**TASK DIRECTIONS:**
Output exactly the span of lines that begins at the line containing "on the floor." and ends at the line containing "if empty is", both lines included.

╭──

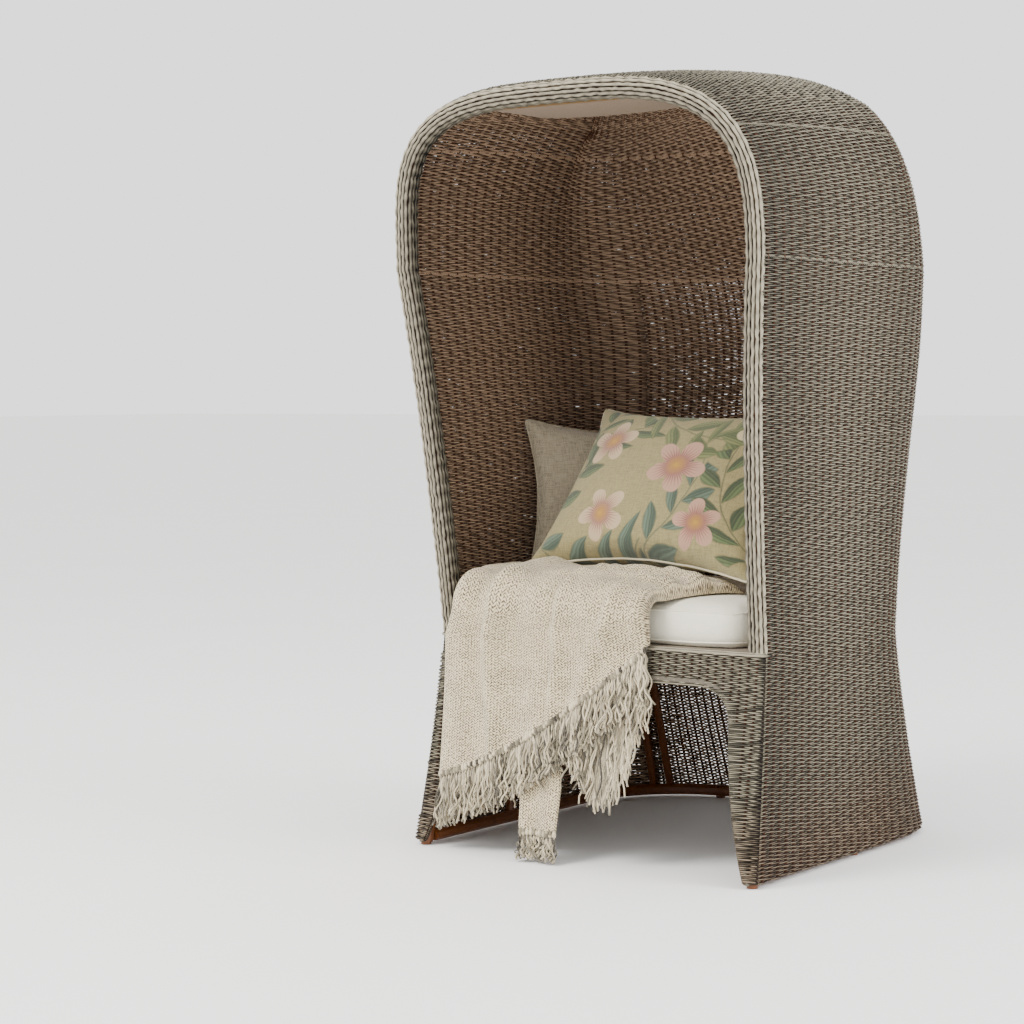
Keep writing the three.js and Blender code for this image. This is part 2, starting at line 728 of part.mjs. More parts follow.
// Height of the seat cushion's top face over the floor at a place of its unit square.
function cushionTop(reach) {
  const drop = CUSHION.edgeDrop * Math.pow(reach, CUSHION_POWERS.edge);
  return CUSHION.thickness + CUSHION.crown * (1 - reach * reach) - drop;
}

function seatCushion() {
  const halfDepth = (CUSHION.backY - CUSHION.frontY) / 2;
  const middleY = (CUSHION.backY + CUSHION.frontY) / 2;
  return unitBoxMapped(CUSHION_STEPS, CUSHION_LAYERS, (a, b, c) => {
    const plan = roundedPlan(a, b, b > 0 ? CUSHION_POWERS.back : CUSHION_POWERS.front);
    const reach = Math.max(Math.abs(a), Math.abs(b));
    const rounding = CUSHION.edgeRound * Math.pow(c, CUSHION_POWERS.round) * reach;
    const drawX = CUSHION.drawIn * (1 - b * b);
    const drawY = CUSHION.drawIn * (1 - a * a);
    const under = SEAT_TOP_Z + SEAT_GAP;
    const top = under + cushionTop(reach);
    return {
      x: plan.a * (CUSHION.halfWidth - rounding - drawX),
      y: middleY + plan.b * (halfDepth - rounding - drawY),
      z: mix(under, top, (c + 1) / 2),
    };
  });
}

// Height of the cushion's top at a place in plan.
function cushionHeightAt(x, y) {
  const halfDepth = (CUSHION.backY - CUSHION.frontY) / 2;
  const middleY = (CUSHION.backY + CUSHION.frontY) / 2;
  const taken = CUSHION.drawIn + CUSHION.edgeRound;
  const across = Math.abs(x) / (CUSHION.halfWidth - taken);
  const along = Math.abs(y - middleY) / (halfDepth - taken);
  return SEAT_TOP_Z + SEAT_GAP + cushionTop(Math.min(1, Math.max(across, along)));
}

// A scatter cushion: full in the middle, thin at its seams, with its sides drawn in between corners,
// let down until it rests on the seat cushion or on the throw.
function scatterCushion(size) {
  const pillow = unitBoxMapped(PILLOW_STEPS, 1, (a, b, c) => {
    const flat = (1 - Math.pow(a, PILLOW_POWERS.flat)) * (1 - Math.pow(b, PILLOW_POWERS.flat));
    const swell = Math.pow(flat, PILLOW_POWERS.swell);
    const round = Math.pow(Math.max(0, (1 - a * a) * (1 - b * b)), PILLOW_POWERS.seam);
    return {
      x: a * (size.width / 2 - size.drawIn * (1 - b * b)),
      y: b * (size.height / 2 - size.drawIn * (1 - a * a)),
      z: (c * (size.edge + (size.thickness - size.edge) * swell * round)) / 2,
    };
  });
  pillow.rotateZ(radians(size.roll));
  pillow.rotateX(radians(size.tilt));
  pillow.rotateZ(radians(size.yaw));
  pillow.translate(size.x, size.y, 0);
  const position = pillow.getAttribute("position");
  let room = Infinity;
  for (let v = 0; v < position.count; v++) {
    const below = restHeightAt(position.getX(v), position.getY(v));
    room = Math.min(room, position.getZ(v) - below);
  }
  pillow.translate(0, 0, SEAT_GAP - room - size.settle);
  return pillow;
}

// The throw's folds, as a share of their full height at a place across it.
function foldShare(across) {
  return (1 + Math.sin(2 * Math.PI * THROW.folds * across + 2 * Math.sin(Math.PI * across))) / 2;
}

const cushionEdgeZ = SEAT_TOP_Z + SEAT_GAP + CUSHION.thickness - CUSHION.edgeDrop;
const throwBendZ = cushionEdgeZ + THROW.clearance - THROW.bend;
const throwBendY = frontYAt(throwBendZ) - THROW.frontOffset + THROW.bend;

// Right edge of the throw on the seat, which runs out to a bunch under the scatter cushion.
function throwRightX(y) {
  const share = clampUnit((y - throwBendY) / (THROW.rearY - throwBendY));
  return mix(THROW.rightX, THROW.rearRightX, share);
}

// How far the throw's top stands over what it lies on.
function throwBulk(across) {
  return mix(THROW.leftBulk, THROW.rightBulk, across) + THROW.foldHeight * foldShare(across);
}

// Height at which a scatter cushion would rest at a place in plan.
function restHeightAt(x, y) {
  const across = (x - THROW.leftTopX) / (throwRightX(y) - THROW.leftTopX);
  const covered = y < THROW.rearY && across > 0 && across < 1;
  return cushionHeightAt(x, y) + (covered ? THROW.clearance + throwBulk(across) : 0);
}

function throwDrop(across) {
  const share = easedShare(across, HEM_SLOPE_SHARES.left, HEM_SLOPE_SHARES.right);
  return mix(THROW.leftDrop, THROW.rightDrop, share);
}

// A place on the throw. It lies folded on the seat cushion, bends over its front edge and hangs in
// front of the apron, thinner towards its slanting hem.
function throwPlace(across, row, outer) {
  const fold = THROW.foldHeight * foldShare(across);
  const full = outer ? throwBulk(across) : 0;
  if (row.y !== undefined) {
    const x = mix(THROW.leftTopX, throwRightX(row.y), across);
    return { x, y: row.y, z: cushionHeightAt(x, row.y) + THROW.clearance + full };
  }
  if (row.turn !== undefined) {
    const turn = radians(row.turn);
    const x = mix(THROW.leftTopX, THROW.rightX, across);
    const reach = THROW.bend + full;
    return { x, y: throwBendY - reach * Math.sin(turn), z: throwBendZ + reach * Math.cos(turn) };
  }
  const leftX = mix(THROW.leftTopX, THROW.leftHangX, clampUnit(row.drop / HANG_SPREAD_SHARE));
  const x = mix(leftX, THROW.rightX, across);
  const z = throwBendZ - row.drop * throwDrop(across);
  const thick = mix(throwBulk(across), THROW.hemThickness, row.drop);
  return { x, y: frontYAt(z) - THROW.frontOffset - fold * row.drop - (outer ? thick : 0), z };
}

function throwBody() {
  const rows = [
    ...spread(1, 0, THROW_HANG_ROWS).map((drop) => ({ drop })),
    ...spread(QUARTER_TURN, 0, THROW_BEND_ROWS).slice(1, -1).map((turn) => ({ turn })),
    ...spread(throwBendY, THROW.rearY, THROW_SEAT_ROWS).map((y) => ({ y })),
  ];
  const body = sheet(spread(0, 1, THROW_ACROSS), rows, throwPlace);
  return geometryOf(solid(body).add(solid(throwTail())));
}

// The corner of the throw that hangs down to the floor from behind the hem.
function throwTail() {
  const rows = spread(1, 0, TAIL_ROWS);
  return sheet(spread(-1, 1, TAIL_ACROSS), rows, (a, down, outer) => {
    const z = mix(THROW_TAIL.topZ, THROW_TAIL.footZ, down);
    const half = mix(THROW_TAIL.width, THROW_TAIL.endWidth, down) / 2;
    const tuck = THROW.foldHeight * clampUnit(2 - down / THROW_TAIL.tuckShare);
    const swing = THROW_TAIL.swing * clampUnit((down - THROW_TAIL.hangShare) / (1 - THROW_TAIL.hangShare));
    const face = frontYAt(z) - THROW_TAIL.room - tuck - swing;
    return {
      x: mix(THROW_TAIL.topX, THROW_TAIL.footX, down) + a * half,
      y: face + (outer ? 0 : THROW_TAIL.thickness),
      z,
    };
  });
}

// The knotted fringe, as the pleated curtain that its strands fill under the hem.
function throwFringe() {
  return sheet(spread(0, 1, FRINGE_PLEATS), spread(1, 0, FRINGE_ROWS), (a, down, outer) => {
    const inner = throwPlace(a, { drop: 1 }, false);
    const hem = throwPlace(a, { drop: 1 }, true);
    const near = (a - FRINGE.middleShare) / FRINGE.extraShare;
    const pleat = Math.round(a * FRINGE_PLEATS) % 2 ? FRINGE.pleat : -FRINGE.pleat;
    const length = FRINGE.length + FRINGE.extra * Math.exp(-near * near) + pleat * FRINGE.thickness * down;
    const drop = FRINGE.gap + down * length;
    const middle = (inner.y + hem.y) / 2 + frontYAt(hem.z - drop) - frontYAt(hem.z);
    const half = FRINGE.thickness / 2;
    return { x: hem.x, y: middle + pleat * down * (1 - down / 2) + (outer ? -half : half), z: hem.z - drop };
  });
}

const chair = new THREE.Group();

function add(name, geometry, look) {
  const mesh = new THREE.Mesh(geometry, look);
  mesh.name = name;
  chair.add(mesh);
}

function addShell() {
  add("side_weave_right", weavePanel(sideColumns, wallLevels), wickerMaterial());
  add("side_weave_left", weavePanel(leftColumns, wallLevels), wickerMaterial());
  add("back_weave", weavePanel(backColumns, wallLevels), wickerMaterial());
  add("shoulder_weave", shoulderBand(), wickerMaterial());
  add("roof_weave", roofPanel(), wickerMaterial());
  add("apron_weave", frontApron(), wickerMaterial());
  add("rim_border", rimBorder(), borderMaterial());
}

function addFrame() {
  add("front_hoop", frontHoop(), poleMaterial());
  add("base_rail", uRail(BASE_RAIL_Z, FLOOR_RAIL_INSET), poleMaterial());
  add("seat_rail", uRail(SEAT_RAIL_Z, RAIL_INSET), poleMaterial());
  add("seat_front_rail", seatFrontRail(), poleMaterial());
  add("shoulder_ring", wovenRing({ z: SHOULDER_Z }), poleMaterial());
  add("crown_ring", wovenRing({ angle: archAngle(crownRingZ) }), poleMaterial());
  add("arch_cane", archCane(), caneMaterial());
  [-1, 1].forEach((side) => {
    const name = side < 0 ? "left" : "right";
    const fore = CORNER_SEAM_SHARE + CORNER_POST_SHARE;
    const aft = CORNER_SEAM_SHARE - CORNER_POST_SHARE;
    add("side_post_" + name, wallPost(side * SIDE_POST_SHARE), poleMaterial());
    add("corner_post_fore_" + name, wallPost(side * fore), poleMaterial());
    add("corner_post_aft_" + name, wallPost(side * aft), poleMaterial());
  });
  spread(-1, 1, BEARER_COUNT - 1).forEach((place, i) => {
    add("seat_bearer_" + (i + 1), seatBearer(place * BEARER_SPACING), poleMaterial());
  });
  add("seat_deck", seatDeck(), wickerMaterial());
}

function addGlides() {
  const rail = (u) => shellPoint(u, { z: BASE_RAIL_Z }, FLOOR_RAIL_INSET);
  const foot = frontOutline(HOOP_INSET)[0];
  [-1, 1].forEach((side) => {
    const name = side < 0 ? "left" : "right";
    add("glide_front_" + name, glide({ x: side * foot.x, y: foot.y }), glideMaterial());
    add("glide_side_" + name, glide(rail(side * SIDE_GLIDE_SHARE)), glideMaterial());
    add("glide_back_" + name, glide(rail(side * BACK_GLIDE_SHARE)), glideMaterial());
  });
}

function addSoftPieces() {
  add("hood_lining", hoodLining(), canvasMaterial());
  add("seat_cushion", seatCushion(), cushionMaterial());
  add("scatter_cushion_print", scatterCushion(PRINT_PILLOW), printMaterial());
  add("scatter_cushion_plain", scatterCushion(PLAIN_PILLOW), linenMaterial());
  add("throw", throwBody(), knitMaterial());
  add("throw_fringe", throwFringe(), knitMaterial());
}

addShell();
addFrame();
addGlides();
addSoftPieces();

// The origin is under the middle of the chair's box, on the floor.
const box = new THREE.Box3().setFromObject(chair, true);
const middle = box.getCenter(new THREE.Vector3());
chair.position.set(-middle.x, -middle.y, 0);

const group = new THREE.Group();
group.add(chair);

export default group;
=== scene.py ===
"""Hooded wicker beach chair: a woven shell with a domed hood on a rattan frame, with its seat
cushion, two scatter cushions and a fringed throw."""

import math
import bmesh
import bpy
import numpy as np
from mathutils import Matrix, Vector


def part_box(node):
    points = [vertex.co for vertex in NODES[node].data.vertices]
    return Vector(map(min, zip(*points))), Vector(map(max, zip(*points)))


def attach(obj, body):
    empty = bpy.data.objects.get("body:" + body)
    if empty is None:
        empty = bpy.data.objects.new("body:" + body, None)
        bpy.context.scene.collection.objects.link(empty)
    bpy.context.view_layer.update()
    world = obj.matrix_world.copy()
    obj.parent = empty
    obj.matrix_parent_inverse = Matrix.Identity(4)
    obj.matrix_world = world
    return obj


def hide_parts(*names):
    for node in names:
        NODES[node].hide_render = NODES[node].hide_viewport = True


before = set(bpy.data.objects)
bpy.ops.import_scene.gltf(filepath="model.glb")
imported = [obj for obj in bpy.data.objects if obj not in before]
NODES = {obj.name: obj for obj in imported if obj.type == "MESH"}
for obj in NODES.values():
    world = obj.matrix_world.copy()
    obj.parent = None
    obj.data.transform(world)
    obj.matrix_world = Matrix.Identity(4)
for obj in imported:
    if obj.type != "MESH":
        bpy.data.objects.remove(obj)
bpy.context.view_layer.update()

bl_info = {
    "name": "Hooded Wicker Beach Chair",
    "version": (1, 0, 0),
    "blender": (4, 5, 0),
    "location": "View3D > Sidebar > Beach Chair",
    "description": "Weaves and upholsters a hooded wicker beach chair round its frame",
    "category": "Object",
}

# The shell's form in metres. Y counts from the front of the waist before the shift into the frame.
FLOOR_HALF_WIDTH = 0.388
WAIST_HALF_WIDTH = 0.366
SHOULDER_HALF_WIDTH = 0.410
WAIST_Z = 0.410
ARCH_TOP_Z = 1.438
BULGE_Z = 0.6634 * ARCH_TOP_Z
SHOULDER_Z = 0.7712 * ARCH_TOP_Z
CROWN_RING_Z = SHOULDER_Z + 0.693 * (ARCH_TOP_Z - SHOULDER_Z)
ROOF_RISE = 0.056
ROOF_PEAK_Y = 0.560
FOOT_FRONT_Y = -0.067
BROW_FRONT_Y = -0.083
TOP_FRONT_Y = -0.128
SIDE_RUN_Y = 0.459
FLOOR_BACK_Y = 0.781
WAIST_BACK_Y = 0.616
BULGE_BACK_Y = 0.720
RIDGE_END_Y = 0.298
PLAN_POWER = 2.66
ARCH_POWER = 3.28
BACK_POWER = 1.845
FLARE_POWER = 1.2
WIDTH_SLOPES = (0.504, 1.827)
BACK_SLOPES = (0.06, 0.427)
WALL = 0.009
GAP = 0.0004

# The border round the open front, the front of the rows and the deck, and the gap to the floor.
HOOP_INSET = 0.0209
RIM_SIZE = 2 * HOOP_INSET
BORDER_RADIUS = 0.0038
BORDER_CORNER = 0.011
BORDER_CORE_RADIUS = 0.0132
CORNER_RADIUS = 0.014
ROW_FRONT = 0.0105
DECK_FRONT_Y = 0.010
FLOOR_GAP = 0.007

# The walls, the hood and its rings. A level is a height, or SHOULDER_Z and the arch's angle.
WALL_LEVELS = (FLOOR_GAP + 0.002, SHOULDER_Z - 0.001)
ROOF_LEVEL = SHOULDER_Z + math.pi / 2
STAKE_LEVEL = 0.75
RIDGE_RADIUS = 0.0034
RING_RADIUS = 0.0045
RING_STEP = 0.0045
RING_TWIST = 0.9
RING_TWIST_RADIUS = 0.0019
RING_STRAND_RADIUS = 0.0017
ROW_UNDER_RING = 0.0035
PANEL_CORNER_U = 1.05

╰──

**THE RESPONSE:**
// The origin is under the middle of the chair's box, on the floor.
const box = new THREE.Box3().setFromObject(chair, true);
const middle = box.getCenter(new THREE.Vector3());
chair.position.set(-middle.x, -middle.y, 0);

const group = new THREE.Group();
group.add(chair);

export default group;
=== scene.py ===
"""Hooded wicker beach chair: a woven shell with a domed hood on a rattan frame, with its seat
cushion, two scatter cushions and a fringed throw."""

import math
import bmesh
import bpy
import numpy as np
from mathutils import Matrix, Vector


def part_box(node):
    points = [vertex.co for vertex in NODES[node].data.vertices]
    return Vector(map(min, zip(*points))), Vector(map(max, zip(*points)))


def attach(obj, body):
    empty = bpy.data.objects.get("body:" + body)
    if empty is None:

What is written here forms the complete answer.